Quattro lavoratori cinesi clandestini nel laboratorio tessile. Scattano denunce e sanzioni
Nuovo “scossone” al lavoro sommerso nel Vicentino portato a termine nei giorni scorsi dalla Guadia di Finanza berica, in particolare nel settore delle confezioni tessili gestiti da imprenditori di nazionalità cinese. Luogo d’intervento stavolta è la città di Montecchio Maggiore, dove si è effettuato un blitz mirato in un laboratorio con la collaborazione degli operatori dell’Ispettorato del Lavoro di Vicenza.
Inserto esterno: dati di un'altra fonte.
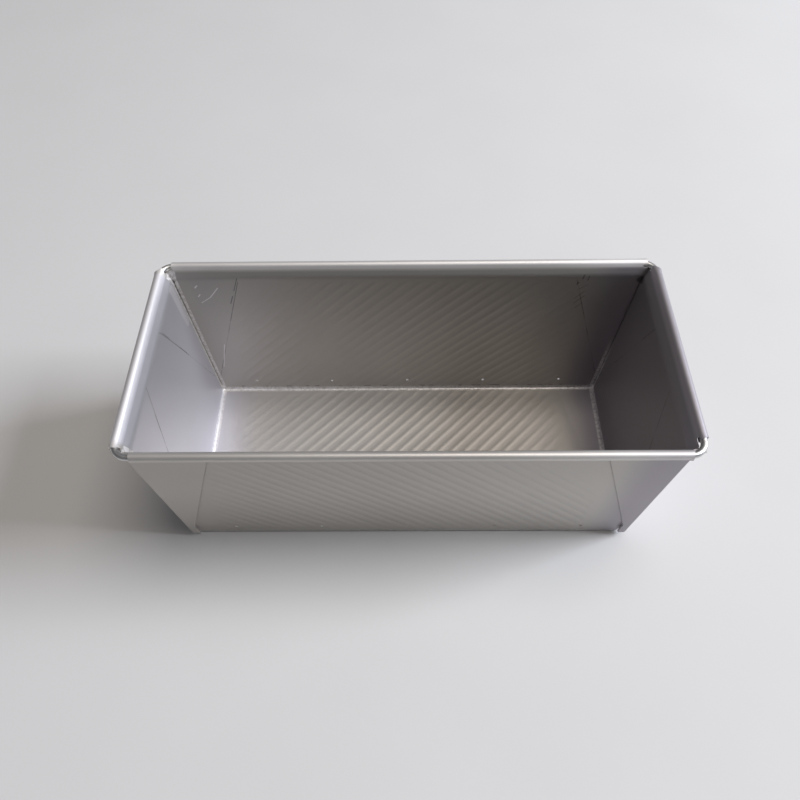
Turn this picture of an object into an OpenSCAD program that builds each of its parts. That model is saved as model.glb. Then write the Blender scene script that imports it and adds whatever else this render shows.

All’interno sono stati trovati quattro lavoratori di provenienza dall’Asia, tutti irregolari e quindi “assunti” in nero, con l’aggravante di trovarsi in quel luogo senza titolo per il soggiorno in Italia. In altre parole, con lo status di clandestini. Questo su un totale i 9 persone presenti nella ditta al momento del controllo.
Non si tratta, per quanto della più grave, dell’unica violazione alle varie norme riscontrata nell’ispezione, in cui “sono state riscontrate plurime e gravi” irregolarità, in ambito della salute e della sicurezza dei lavoratori tali da rendere necessaria l’immediata sospensione dell’attività imprenditoriale. Ora bloccata alla luce della “raffica” delle inadempienze, fino alla regolarizzazione delle varie lacune e che rischia un compendio che può raggiungere la soglia dei 54 mila euro.
Più in particolare, i militari della Compagnia di Arzignano hanno denunciato alla Procura della Repubblica di Vicenza per ingresso e soggiorno illegale nel territorio dello Stato, avendo un visto turistico scaduto già dal 2019, i 4 dipendenti. Insieme agli altri 5 colleghi erano intenti a cucire tessuti per noti brand internazionali. Dopo essere stati sottoposti a rilievi fotodattiloscopici, si dovranno presentare in Ufficio Immigrazione della Questura di Vicenza per avviare le procedure di rimpatrio o di eventuali sanatoria qualora sia possibile.
Il datore di lavoro, anche lui di di origine cinese come i connazionali trovati nello spazio di laboratorio, è stato denunciato per aver occupato alle sue dipendenze lavoratori stranieri privi del permesso di soggiorno, favorendone lo stato di clandestinità. Ulteriori accertamenti sul posto hanno permesso di verificare che nel piano seminterrato, utilizzato per l’attività produttiva, era stata ricavata una “stanza di fortuna” destinata al riposo di alcuni lavoratori. Riscontrate quindi precarie condizioni relative alla sicurezza e alla salute dei lavoratori.
Altre problematiche di natura tecnica sono state riscontrate in relazione alle macchine da cucire professionali utilizzate (rimozione dei congegni di sicurezza con gravi rischi di lesioni per i lavoratori) e alla mancanza dei necessari e idonei dispositivi di protezione individuali (Dpi) ai lavoratori. Il datore non ha ottemperato all’obbligo di elaborazione del documento di valutazione rischi, del piano di emergenza, di formazione e addestramento dei lavoratori, non ha costituito il servizio di prevenzione e protezione e nomina del relativo responsabile, né ha verificato preventivamente la compatibilità delle condizioni di salute dei lavoratori. Le aree di lavoro sono risultate prive di idonea segnaletica di sicurezza, con vie di fuga ostruite per via dell’accumulo di scarti di lavoro sul pavimento; gravi le mancanze in relazione all’impianto elettrico e di messa a terra e agli estintori presenti.